Kathy Gibson reports from Zagreb, Croatia – As technology becomes more pervasive in people’s lives, the amount of data being created is growing apace.

This means this data needs to be secured, made available and preserved, says Karsten Winther, president, Europe, Middle East and Africa at Vertiv.

And this leads to the increasing pace of data centre deployment and development, he explains. “The more technology is being adapted for people, the more technology there is, and the bigger the data centre industry will become.”

The big trend in the market today is artificial intelligence (AI), Winther points out, and this is driving the need for much more data. “It is also changing the way we design and deploy data centres around the world,” he says.

The move to AI is going to fundamentally change the world, Winther says. It will lead to changes on the same scale as the Internet and cloud computing.

“Just consider that Nvidia has made a high-resolution digital twin of planet Earth, how much data this requires. They have literally created a copy of the planet.

“AI is a huge enabler of this. But imagine the compute and energy that is required for this.”

Changes in technology and data centre design are required to serve the new higher density AI workloads. “As the servers in the rack have to execute more instructions, faster, it creates more heat – which creates the need for more muscles in the data centre.

“This is why the density is such a key thing for us. We anticipate an increase in total addressable market with AI workloads being primarily new to the existing market.”

Data Hall cooling solutions will continue to be a material portion of the total market, particularly in new AI data centre designs.

“Air may no longer be sufficient for cooling these environments,” Winther says, “And so liquid cooling will become a needed capability.

“This is a completely different engineering game; and why the demand for AI is a completely different story from a couple of years ago.”

Generative AI (GenAI) is, in fact, turbo-charging the market, Winther adds.

GenAI is expected to increase global GDP by $7-trillion – or 7% per year over a 100-year period – with a 1,5% growth in labour productivity.

Global revenues for AI-related software, hardware and services is forecast to surpass $900-billion, representing an 18,6% CAGR.

“Everyone agrees that AI is only going to grow,” Winther summarises.

There are many different opportunities to utilise AI, he adds. These span the hardware industry value chain and the back-office, calling for new ways of working and engineering systems.

The impact of AI on the data centre drives a 100% increase in power flexibility, so dynamic grip support becomes a strategic asset.

The other way it is affecting data centres is in the areas of cooling, with dual cooling (air and liquid) rapidly rising. The liquid cooling market is expected to grow at about 40% CAGR to reach $500-million.

The availability of modular hybrid cooling solutions are a big benefit from prefabricated data centres, Winther adds.

Winther concludes that AI is setting new terms for data centre builds and retrofits. This is key since most data centres already in use were designed for pre-AI workloads – so retrofitting them can extend their useful life and ROI.

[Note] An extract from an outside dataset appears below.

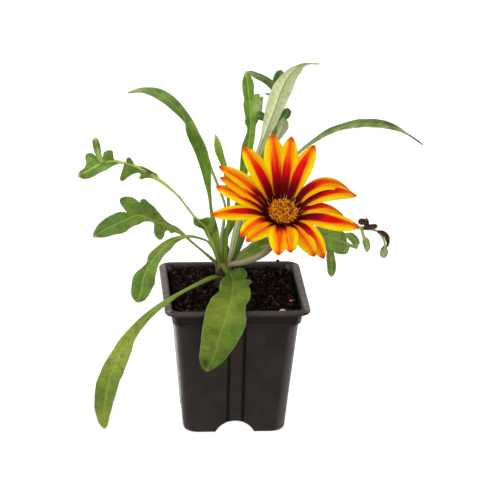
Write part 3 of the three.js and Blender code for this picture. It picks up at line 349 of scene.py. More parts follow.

“We also know that from next year, clients will opt for solutions that can be deployed at speed, which is why the prefabricated sector is so important.”

In addition, extending the lifecycle of existing infrastructure is a carbon-friendly option.

At the same time, power is a global issue, and identifying new ways to deploy battery storage is key.

Vertiv is bringing various battery solutions to market that are more cost-effective and sustainable.

Flexibility is key, Winther stresses, as enterprises rely on services to ensure continual operation.

And, of course, security is top of mind for data centre leaders. “Ransomware is a huge risk to the world, geo-political tensions and wars increase the risk,” Winther says. “And this leads to new questions about how we are able to secure the data.”

Vertiv develops and manufactures data centre solutions that span electrical equipment, thermal management, racks, PDUs, thermal management, and prefabricated modular environments.

These prefabricated modular solutions (PMSs) have seen exceptional growth over the last few years, Winther says, and are helping to drive the rollout of new data centre facilities.

Within the EMEA region, Vertiv has nine manufacturing and assembly locations, more than 65 service centres, more than 650 service engineers, above 100 technical support and response personnel, and five customer experience centres – including one in Johannesburg.

The bulk of the company’s business today is in data centre infrastructure, with activity also in critical infrastructure and communications networks.

Winther points out that Vertiv has enjoyed good sales growth which has allowed it to invest more in R&D and services. The company has been growing its R&D investment by 11% each year.

Vertiv has a long history in the data centre business, having formed back in 1965 as Liebert. It has been known as Vertiv since 2016 when it was spun off from Emerson, and is today the major supplier of critical data centre infrastructure equipment in the world.